Local LGBTQ citizens and allies will gather outside the council building, 1000 Lindsay St., starting at 7 p.m. and the event will start at 7:30 p.m.

Speakers include Mayor Andy Berke and Chattanooga Police Chief David Roddy, Councilwoman Dr. Berz and Councilwoman Demetrus Coonrod.

After they speak, participants will read names and stories of local LGBTQ citizens who have been lost to hate, discrimination and suicide. 

The names of all 49 victims of the Orlando Nightclub shooting will also be read and remembered.  

Community members may submit a request to read names to be remembered by using the form on this website

President of Tennessee Valley Pride Marcus Ellsworth said in a prepared statement:

Our community knows the pain of loss. We have seen lives taken, families broken, and dignity denied.
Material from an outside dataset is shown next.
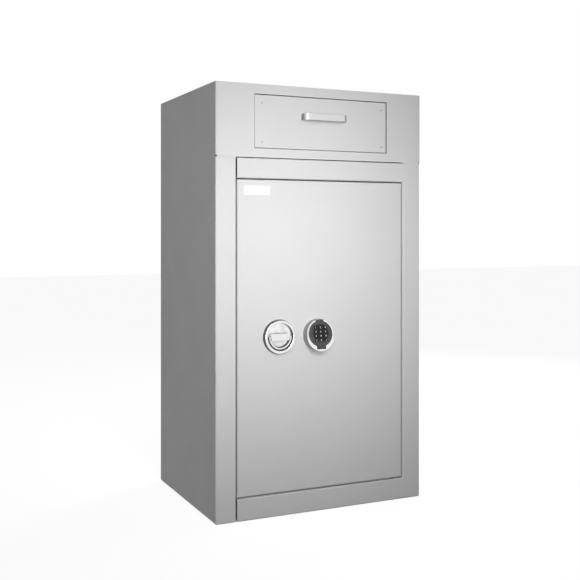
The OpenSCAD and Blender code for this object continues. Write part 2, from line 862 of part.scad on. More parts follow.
// Inner cover, a tray folded towards the front, with the holes for the bolts
module door_cover() color(white) difference() {
    block([cover_x0, y_skin, cover_z0], [cover_x1, y_cover, cover_z1]);
    block([cover_x0 + cover_t, y_skin - cut, cover_z0 + cover_t],
          [cover_x1 - cover_t, y_cover - cover_t, cover_z1 - cover_t]);
    for (z = bolt_zs) {
        rod_x([cover_x0 - cut, bolt_y, z], bolt_d + loose, cover_t + 2 * cut);
        rod_x([cover_x1 - cover_t - cut, bolt_y, z], bolt_d + 2 * fit, cover_t + 2 * cut);
    }
}

// Bare plate at the door's top left
module blank_plate() color(white) {
    along_y(y_front - plate_t, plate_t)
        translate([-x_out + plate_left + plate_w / 2, body_h - plate_top - plate_h / 2])
            pill(plate_w, plate_h, plate_r);
}

// Fixed bolts on the hinge side, each with a collar inside the cover
module dead_bolts() color(steel) for (z = bolt_zs) {
    rod_x([cover_x1 - dead_in, bolt_y, z], bolt_d, x_door + dead_reach - cover_x1 + dead_in);
    rod_x([cover_x1 - cover_t - collar_t, bolt_y, z], bolt_d + 2 * collar_w, collar_t);
}

// Guide blocks for the locking bolts
module bolt_guides() color(zinc) for (z = bolt_zs) difference() {
    block([cover_x0 + cover_t, y_skin, z - bolt_d / 2 - guide_rim],
          [cover_x0 + cover_t + guide_l, y_cover - cover_t, z + bolt_d / 2 + guide_rim]);
    rod_x([cover_x0, bolt_y, z], bolt_d + 4 * fit, cover_t + guide_l + cut);
}

module locking_bolts() color(steel) for (z = bolt_zs) {
    rod_x([bolt_tip + bolt_chamfer, bolt_y, z], bolt_d, bolt_l - bolt_chamfer);
    translate([bolt_tip, bolt_y, z]) rotate([0, 90, 0])
        cylinder(d1 = bolt_d - 2 * bolt_chamfer, d2 = bolt_d, h = bolt_chamfer);
}

// Bolt bar with the link to the cam, slotted for the spindle, and the cam pin
module bolt_bar() color(zinc) {
    block([bar_x, link_y, bolt_zs[0] - bolt_d],
          [bar_x + bar_t, bolt_y + bolt_d / 2, bolt_zs[2] + bolt_d]);
    along_y(link_y, link_t) difference() {
        union() {
            rect([bar_x + bar_t - cut, handle_z - link_w / 2],
                 [spindle_x + link_w, handle_z + link_w / 2]);
            rect([spindle_x, handle_z - tongue_w / 2], [link_end, handle_z + tongue_w / 2]);
        }
        for (u = [0, bolt_throw])
            translate([spindle_x + u, handle_z]) circle(d = spindle_d + 2 * loose);
        rect([spindle_x, handle_z - spindle_d / 2 - loose],
             [spindle_x + bolt_throw, handle_z + spindle_d / 2 + loose]);
    }
    rod_y([cam_pin_x, link_y + link_t - cut, handle_z], cam_pin_d, cam_gap + cam_t + 2 * cut);
}

// Cam slot: the pin's distance grows evenly with the turn
function cam_point(a) = let (r = cam_r0 + bolt_throw * a / handle_turn) [-r * cos(a), r * sin(a)];
function cam_normal(a) = let (v = cam_point(a + 0.5) - cam_point(a - 0.5)) [-v[1], v[0]] / norm(v);
function cam_edge(side) = [for (i = [0:cam_steps]) let (a = handle_turn * i / cam_steps)
    cam_point(a) + side * slot_half * cam_normal(a)];
function reversed(list) = [for (i = [len(list) - 1:-1:0]) list[i]];

module cam_slot() {
    polygon(concat(cam_edge(1), reversed(cam_edge(-1))));
    for (a = [0, handle_turn]) translate(cam_point(a)) circle(slot_half);
}

// Cam disc with the spindle that joins it to the handle
module cam_disc() color(steel) {
    along_y(cam_y, cam_t) translate([spindle_x, handle_z]) difference() {
        circle(d = cam_d);
        cam_slot();
    }
    rod_y([spindle_x, y_front - play, handle_z], spindle_d, cam_y + cam_t + spindle_end - y_front + play);
    rod_y([spindle_x, link_y + link_t + hub_gap, handle_z], spindle_d + 2 * hub_w, cam_gap - hub_gap);
}

// Lock case, slotted for the swing bolt, and its pivot
module lock_case() color(zinc) {
    slot_top = handle_z + swing_w;
    difference() {
        block([pad_x - case_w / 2, y_front + door_t, handle_z - case_h / 2],
              [pad_x + case_w / 2, y_front + door_t + case_d, handle_z + case_h / 2]);
        block([pad_x - case_w / 2 - cut, link_y - case_gap, handle_z - case_h / 2 - cut],
              [swing_x + swing_w, link_y + link_t + case_gap, slot_top]);
    }
    rod_y([swing_x, link_y - swing_pin_end, handle_z], swing_pin_d, link_t + 2 * swing_pin_end);
}

// Swing bolt: hangs down while the bolts are drawn back, and blocks the link once they are thrown
module swing_bolt() color(steel) along_y(link_y, link_t) translate([swing_x, handle_z]) difference() {
    union() {
        circle(d = swing_w);
        rect([-swing_w / 2, -swing_l], [swing_w / 2, 0]);
    }
    circle(d = swing_pin_d + 4 * fit);
}

// Rosette: a flat-faced ring on the door, a little wider at its foot
module handle_rosette() color(chrome) translate([spindle_x, y_front, handle_z]) rotate([90, 0, 0])
    rotate_extrude($fn = 96)
        ring_section(rosette_in_d / 2, rosette_d / 2 - rosette_taper, rosette_h, rosette_ro, rosette_ri);

// Section of a ring from radius r0 to r1, rounded by ro outside and ri inside
module ring_section(r0, r1, h, ro, ri) {
    polygon([[r0, 0], [r1 + rosette_taper, 0], [r1, h - ro], [r0, h - ro]]);
    rect([r0 + ri, 0], [r1 - ro, h]);
    rect([r0, 0], [r0 + ri, h - ri]);
    intersection() {
        translate([r1 - ro, h - ro]) circle(ro);
        rect([r1 - ro, 0], [r1, h]);
    }
    translate([r0 + ri, h - ri]) circle(ri);
}

// Hollow of the dish: a shallow cone with a flat middle
module dish_hollow() translate([spindle_x, y_front - play - rotor_t, handle_z]) rotate([90, 0, 0])
    cylinder(r1 = dish_flat_r, r2 = dish_edge_r + cut * (dish_edge_r - dish_flat_r) / dish_d,
             h = dish_d + cut);

// Rotor: a dished disc with the crossbar; its lower dish is narrower, to leave room for the bail
module handle_rotor() color(chrome) difference() {
    union() {
        rod_y([spindle_x, y_front - play - rotor_t, handle_z], 2 * rotor_r, rotor_t);
        difference() {
            intersection() {
                rod_y([spindle_x, y_front - dish_rim, handle_z], 2 * rotor_r, dish_rim - play);
                block([spindle_x - rotor_r, y_front - dish_rim, handle_z],
                      [spindle_x + rotor_r, y_front, handle_z + rotor_r]);
            }
            dish_hollow();
        }
        difference() {
            rod_y([spindle_x, y_front - dish_rim, handle_z], 2 * dish_low_r, dish_rim - play);
            dish_hollow();
        }
        intersection() {
            along_y(y_front - crossbar_out, crossbar_out - play) translate([spindle_x, handle_z])
                rect([-rotor_r, -crossbar_h / 2], [rotor_r, crossbar_h / 2]);
            rod_y([spindle_x, y_front - crossbar_out, handle_z], 2 * crossbar_r, crossbar_out);
        }
    }
    rod_x([spindle_x - rotor_r, bail_y, handle_z], bail_pin_d + 2 * fit, 2 * rotor_r);
}

// Repeats a shape for the left and right arm of the bail, with the spindle's axis at X = Z = 0
module both_arms() translate([spindle_x, 0, handle_z]) {
    children();
    mirror([1, 0, 0]) children();
}

// Bail: a half ring with a pivot pin in each arm, folded down into the rosette
module handle_bail() color(chrome) {
    along_y(bail_y - bail_t / 2, bail_t) translate([spindle_x, handle_z]) intersection() {
        difference() {
            circle(bail_r);
            circle(bail_in_r);
        }
        rect([-bail_r, -bail_r], [bail_r, 0]);
    }
    both_arms() rod_x([bail_in_r - bail_pin_l, bail_y, 0], bail_pin_d, bail_pin_l + bail_w);
    both_arms() intersection() {
        rod_x([bail_in_r, bail_y, 0], bail_t, bail_w);
        rod_y([0, y_front - rosette_h, 0], 2 * bail_r, rosette_h);
    }
}

// Places shapes on the keypad's slanted front: its middle at X = Z = 0, the rim at Y = 0, +Y inwards
module on_slope() translate([pad_x, y_front - pad_h, pad_z]) rotate([-pad_slant, 0, 0]) children();

// Oval outline of the keypad housing, drawn in by g, or grown by -g
module pad_outline(g) {
    square([pad_w - 2 * g, pad_longer], center = true);
    for (s = [-1, 1]) translate([0, s * pad_longer / 2]) circle(d = pad_w - 2 * g, $fn = 96);
}

// Keypad housing, hollow under the face, with notches for the tabs
module keypad_housing() color(chrome) difference() {
    intersection() {
        along_y(y_front - 2 * pad_h, 2 * pad_h) translate([pad_x, pad_z]) pad_outline(0);
        on_slope() block([-pad_tall, 0, -pad_tall], [pad_tall, 2 * pad_h, pad_tall]);
    }
    on_slope() {
        rod_y([0, -cut, pad_rise], pad_face_d + 2 * fit, face_seat + cut);
        rod_y([0, -cut, pad_rise], 2 * well_r, well_d + cut);
        along_y(-cut, face_seat + cut) face_tab_top(fit, cut);
        along_y(-cut, battery_d - face_out + play + cut) battery_tab(play);
    }
    rod_y([pad_x, y_front - pad_h, handle_z], lead_d, pad_h + cut);
}

// Outline of the face's top tab, grown by g at its sides and by end at its top
module face_tab_top(g, end) intersection() {
    rect([-tab_top_w / 2 - g, pad_rise], [tab_top_w / 2 + g, pad_tall]);
    pad_outline(-tab_over - end);
}

// Outline of the battery cover, grown by g
module battery_tab(g) difference() {
    rect([-tab_battery_w / 2 - g, battery_in - pad_tall / 2 - g], [tab_battery_w / 2 + g, 0]);
    translate([0, pad_rise]) circle(pad_face_d / 2 + play - g);
}

// Black face of the keypad, with a window for each key
module keypad_face() color(black) on_slope() along_y(-face_out, face_t) difference() {
    union() {
        translate([0, pad_rise]) circle(d = pad_face_d, $fn = 96);
        face_tab_top(0, 0);
    }
    for (p = key_places()) translate(p) pill(key_w + 2 * play, key_h + 2 * play, key_r);
}

// Battery cover, the tab at the foot of the keypad
module battery_cover() color(black) on_slope() along_y(-face_out, battery_d) battery_tab(0);

// Keys, by column and row from the top left
function key_place(c, r) = [(c - 1) * key_pitch_x, pad_rise + (1.5 - r) * key_pitch_z];
function key_places() = [for (r = [0:3], c = [0:2]) key_place(c, r)];

module key(c, r) color(black) on_slope() {
    along_y(-key_out, face_t + key_stem) translate(key_place(c, r)) pill(key_w, key_h, key_r);
    along_y(face_seat, key_flange_t) translate(key_place(c, r))
        square([key_w + 2 * key_flange, key_h + 2 * key_flange], center = true);
}

left_wall();
right_wall();
front_frame();
top_front_panel();
roof_panel();
back_wall();
base_plate();
liner_left();
liner_right();
liner_back();
liner_floor();
wall_infill();
deposit_deck();
cheek_left();
cheek_right();
fishing_guard();
slide_rails_fixed();
strike_bars();
hinge_pin_top();
hinge_pin_bottom();
drawer_front();
drawer_handle();
drawer_side_left();
drawer_side_right();
drawer_rear();
drawer_screws();
slide_rails_inner();
tipping_pin();
slide_rails_middle();
tipping_floor();
guide_studs();
door_skin();
door_cover();
door_bushes();
blank_plate();
handle_rosette();
dead_bolts();
bolt_guides();
lock_case();
keypad_housing();
keypad_face();
battery_cover();
handle_rotor();
cam_disc();
handle_bail();
bolt_bar();
locking_bolts();
swing_bolt();
key(0, 0);  // key_1
key(1, 0);  // key_2
key(2, 0);  // key_3
key(0, 1);  // key_4
key(1, 1);  // key_5
key(2, 1);  // key_6
key(0, 2);  // key_7
key(1, 2);  // key_8
key(2, 2);  // key_9
key(0, 3);  // key_clear
key(1, 3);  // key_0
key(2, 3);  // key_enter
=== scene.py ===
import json
import math

import bmesh
import bpy
from mathutils import Matrix, Vector

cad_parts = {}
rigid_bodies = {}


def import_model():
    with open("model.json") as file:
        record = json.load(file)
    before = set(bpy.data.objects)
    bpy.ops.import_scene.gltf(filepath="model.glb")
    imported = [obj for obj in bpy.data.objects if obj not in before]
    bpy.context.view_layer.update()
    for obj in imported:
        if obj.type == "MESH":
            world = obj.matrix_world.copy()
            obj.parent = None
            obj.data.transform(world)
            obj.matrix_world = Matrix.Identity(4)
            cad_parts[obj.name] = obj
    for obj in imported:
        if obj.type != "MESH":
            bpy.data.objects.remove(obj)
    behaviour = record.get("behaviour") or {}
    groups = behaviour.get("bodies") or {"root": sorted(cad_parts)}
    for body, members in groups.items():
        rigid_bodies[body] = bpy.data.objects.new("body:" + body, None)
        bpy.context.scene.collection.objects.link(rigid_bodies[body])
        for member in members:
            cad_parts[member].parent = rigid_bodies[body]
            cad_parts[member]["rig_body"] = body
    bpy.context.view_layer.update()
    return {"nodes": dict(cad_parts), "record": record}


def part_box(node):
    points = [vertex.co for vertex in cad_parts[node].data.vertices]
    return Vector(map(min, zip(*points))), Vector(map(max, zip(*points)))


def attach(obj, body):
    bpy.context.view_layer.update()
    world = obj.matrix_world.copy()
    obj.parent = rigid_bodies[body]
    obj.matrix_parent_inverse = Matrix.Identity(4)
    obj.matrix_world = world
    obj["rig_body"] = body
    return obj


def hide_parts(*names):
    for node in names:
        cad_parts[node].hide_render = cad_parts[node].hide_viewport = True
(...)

But we also know how to persevere, stand together, and defend our innate right to live, love, and be loved. At times like this, we remember those we have lost to hatred. We also remember that we will keep fighting for our right to thrive in the name of love.

June is also Pride Month, which commemorates the 1969 Stonewall riots in Manhattan, which vigil organizer Ginger Moss said launched the LGBTQ movement.

“Sadly, it also marks a tragedy for our community because of the 49 individuals shot down at the Pulse nightclub,” Moss also said in a prepared statement. “Until Chattanooga’s LGBTQ citizens have equality, we are vulnerable to such attacks.”